-- START OF Data provided --
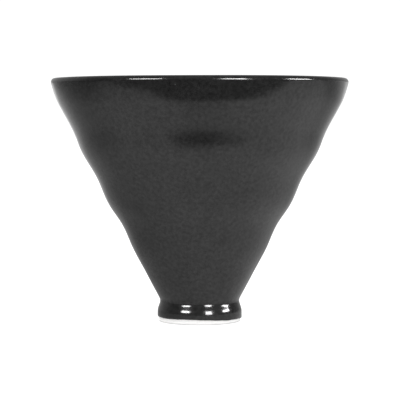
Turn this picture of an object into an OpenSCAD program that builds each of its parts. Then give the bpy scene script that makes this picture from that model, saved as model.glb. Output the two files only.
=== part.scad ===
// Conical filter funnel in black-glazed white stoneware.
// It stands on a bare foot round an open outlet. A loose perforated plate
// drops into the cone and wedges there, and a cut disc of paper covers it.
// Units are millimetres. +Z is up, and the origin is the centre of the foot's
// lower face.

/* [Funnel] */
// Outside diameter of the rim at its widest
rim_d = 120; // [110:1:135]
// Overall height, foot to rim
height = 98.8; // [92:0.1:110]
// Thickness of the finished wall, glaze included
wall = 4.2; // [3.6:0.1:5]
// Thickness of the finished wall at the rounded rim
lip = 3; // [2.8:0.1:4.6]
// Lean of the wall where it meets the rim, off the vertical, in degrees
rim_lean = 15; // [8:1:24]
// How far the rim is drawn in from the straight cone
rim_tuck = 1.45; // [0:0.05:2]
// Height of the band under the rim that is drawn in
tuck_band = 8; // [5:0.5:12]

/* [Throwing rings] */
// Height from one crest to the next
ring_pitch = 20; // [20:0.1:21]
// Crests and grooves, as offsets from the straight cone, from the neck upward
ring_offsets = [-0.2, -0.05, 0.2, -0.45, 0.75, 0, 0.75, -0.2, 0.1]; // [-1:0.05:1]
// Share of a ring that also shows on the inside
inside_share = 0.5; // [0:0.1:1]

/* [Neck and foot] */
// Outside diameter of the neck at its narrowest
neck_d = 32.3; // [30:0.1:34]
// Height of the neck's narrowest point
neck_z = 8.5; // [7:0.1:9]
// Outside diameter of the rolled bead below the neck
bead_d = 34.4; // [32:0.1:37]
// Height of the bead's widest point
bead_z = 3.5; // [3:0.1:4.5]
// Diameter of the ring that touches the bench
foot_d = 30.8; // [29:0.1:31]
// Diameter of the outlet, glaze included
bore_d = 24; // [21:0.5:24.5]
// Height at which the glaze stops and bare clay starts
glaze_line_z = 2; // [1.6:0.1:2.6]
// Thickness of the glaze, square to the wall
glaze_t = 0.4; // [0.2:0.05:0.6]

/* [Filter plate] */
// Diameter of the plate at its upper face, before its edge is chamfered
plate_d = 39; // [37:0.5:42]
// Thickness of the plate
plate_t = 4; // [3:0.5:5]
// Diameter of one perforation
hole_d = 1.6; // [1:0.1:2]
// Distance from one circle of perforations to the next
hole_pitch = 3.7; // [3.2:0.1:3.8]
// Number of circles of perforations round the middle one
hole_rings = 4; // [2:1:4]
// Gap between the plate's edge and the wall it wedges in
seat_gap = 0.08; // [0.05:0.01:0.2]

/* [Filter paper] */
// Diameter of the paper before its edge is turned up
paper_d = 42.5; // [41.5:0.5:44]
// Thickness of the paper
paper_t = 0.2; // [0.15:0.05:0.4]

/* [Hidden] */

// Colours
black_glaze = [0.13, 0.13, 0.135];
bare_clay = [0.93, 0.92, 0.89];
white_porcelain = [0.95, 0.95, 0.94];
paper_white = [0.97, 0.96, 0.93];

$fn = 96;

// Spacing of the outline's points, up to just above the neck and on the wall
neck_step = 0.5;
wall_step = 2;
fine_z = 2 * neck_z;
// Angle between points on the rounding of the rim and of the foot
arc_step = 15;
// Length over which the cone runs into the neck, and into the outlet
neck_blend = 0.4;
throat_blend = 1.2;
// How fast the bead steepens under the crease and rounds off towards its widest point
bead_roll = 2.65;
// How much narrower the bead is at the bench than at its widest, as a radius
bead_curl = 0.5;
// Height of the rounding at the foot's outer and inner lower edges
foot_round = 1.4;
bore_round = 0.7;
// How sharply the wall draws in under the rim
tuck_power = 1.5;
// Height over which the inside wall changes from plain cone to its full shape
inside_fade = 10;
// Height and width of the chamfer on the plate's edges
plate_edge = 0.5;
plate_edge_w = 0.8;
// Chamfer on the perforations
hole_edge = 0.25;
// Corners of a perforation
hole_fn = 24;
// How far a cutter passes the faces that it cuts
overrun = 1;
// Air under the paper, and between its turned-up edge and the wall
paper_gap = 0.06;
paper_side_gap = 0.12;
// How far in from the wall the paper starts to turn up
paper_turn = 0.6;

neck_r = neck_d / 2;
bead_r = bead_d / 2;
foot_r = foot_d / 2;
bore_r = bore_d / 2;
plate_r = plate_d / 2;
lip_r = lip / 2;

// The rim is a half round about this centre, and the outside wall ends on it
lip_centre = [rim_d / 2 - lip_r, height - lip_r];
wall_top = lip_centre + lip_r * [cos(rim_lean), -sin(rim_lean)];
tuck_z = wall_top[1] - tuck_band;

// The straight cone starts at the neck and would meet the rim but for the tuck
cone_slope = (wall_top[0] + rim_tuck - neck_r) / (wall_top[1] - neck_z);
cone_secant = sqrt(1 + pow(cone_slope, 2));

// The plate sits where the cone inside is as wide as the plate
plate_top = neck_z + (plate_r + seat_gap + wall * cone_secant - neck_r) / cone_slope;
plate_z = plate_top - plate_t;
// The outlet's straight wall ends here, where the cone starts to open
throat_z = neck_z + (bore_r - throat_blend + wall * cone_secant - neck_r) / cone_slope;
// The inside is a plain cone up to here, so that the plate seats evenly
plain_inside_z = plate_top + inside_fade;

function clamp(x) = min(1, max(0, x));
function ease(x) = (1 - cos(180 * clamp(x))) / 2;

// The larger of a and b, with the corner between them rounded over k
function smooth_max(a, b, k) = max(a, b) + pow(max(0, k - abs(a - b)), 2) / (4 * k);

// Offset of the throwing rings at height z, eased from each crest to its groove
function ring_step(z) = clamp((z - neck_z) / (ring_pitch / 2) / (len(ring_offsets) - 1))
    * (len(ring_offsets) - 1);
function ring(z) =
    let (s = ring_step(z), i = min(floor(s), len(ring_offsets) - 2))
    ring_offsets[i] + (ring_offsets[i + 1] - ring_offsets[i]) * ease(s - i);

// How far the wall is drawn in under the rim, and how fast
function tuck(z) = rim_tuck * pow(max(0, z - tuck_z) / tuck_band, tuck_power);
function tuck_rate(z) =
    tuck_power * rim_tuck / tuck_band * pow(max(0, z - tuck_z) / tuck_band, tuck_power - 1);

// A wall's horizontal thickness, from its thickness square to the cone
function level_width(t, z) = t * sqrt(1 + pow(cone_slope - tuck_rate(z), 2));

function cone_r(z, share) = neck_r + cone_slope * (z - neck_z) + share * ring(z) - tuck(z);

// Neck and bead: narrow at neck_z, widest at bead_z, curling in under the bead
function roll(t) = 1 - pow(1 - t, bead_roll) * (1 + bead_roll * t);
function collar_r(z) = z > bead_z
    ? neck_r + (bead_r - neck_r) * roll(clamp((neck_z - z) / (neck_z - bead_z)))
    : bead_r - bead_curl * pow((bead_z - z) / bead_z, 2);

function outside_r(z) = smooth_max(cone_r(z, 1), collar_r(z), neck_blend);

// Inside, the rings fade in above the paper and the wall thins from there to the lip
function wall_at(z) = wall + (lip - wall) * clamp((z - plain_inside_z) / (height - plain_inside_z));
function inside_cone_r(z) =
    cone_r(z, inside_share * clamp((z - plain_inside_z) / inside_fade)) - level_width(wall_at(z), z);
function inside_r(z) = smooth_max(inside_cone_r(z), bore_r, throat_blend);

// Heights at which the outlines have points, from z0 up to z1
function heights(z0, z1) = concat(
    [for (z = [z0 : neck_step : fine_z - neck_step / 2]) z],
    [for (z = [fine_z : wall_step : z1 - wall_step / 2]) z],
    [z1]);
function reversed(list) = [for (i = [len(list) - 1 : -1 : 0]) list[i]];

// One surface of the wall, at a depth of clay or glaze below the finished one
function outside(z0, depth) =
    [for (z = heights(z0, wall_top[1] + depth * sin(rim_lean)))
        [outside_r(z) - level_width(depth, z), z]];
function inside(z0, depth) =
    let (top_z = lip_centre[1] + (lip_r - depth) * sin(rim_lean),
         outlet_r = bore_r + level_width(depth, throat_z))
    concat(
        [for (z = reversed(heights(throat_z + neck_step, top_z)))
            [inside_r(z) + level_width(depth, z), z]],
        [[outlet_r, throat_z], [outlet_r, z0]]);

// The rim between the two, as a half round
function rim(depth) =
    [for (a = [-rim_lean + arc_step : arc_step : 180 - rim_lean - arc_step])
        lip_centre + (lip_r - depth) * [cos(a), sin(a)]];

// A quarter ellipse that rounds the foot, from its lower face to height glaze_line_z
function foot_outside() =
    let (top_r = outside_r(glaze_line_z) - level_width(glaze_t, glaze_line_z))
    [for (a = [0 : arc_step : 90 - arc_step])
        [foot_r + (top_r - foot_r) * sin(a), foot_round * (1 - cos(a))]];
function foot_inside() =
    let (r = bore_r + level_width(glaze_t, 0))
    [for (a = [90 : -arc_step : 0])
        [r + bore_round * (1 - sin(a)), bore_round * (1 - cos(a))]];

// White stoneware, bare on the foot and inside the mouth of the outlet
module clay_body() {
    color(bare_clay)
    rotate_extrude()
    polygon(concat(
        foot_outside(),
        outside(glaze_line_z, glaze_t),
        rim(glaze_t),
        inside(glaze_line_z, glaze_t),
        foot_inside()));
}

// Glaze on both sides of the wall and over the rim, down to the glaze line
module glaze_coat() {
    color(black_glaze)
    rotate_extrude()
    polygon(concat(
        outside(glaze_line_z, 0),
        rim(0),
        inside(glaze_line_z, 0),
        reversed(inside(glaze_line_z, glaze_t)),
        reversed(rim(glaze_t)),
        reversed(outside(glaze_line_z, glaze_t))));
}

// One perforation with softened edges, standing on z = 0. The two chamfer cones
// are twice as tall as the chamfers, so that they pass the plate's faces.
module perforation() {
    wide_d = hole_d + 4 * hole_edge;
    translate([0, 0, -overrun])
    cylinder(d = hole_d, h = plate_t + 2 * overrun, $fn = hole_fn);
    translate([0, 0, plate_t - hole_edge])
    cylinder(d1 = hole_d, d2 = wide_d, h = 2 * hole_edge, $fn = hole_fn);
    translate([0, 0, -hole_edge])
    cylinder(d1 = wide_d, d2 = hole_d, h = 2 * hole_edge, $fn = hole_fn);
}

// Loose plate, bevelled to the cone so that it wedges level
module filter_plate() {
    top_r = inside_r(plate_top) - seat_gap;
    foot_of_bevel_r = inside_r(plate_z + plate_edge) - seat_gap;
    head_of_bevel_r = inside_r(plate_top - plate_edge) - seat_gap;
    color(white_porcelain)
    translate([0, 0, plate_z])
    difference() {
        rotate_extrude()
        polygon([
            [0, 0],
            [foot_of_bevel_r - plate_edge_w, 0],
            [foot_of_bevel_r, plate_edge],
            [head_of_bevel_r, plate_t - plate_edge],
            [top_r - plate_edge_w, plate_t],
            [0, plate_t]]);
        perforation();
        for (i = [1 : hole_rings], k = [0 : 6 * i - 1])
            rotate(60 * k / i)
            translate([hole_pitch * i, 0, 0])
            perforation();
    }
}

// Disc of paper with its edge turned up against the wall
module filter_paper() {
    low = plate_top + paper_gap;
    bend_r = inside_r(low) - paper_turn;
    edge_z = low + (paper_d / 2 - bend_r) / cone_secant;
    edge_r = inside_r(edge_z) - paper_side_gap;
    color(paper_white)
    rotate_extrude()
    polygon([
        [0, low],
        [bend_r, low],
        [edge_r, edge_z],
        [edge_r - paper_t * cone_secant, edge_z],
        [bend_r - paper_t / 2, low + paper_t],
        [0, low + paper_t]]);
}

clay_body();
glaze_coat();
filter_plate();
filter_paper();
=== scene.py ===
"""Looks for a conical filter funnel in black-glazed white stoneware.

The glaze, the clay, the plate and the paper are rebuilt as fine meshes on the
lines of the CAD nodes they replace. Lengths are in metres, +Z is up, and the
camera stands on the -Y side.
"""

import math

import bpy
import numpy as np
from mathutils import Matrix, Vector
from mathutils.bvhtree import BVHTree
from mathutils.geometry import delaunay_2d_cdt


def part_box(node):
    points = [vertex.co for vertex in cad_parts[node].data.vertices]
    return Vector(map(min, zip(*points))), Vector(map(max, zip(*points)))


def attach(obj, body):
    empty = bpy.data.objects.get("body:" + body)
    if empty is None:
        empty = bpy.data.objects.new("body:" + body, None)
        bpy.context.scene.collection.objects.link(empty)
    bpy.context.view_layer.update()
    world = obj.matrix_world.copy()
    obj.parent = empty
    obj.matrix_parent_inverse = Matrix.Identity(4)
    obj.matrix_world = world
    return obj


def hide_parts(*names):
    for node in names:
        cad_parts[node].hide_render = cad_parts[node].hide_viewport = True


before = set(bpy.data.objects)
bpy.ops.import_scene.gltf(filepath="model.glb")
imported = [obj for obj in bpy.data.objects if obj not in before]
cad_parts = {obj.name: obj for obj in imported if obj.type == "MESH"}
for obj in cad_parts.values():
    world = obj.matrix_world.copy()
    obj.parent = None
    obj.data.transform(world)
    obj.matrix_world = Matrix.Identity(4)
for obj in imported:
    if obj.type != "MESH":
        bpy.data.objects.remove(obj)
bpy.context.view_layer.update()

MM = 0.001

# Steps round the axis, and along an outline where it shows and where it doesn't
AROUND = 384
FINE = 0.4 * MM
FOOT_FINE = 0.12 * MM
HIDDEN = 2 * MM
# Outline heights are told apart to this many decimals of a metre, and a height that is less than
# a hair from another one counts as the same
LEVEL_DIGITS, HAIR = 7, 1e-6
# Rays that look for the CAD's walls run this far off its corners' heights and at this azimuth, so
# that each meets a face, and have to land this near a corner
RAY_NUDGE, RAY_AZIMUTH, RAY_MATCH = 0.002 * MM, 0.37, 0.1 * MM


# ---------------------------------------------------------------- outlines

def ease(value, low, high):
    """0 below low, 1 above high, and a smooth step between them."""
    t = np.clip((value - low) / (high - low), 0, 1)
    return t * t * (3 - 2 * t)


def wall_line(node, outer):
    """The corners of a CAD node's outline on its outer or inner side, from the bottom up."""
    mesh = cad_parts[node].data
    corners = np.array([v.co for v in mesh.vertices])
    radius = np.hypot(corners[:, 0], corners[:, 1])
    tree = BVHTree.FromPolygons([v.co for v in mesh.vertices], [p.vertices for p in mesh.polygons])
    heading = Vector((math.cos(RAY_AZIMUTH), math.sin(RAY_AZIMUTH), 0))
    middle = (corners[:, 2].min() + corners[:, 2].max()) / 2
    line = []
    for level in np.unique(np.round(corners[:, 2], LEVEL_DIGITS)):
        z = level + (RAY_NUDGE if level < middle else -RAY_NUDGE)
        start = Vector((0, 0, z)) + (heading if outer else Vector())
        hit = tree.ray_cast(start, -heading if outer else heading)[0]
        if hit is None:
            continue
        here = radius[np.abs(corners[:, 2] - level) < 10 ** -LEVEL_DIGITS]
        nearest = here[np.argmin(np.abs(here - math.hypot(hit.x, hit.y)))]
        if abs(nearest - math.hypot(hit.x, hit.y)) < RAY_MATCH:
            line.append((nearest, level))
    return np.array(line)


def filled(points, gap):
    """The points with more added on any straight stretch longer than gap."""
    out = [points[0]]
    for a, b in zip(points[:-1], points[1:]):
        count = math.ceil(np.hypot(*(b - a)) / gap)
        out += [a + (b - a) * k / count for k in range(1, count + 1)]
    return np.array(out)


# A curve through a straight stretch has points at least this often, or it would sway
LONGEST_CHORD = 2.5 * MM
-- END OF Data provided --
## Objective:
Find and copy each line above that includes the string "mathutils".

## Exercise solution:
from mathutils import Matrix, Vector
from mathutils.bvhtree import BVHTree
from mathutils.geometry import delaunay_2d_cdt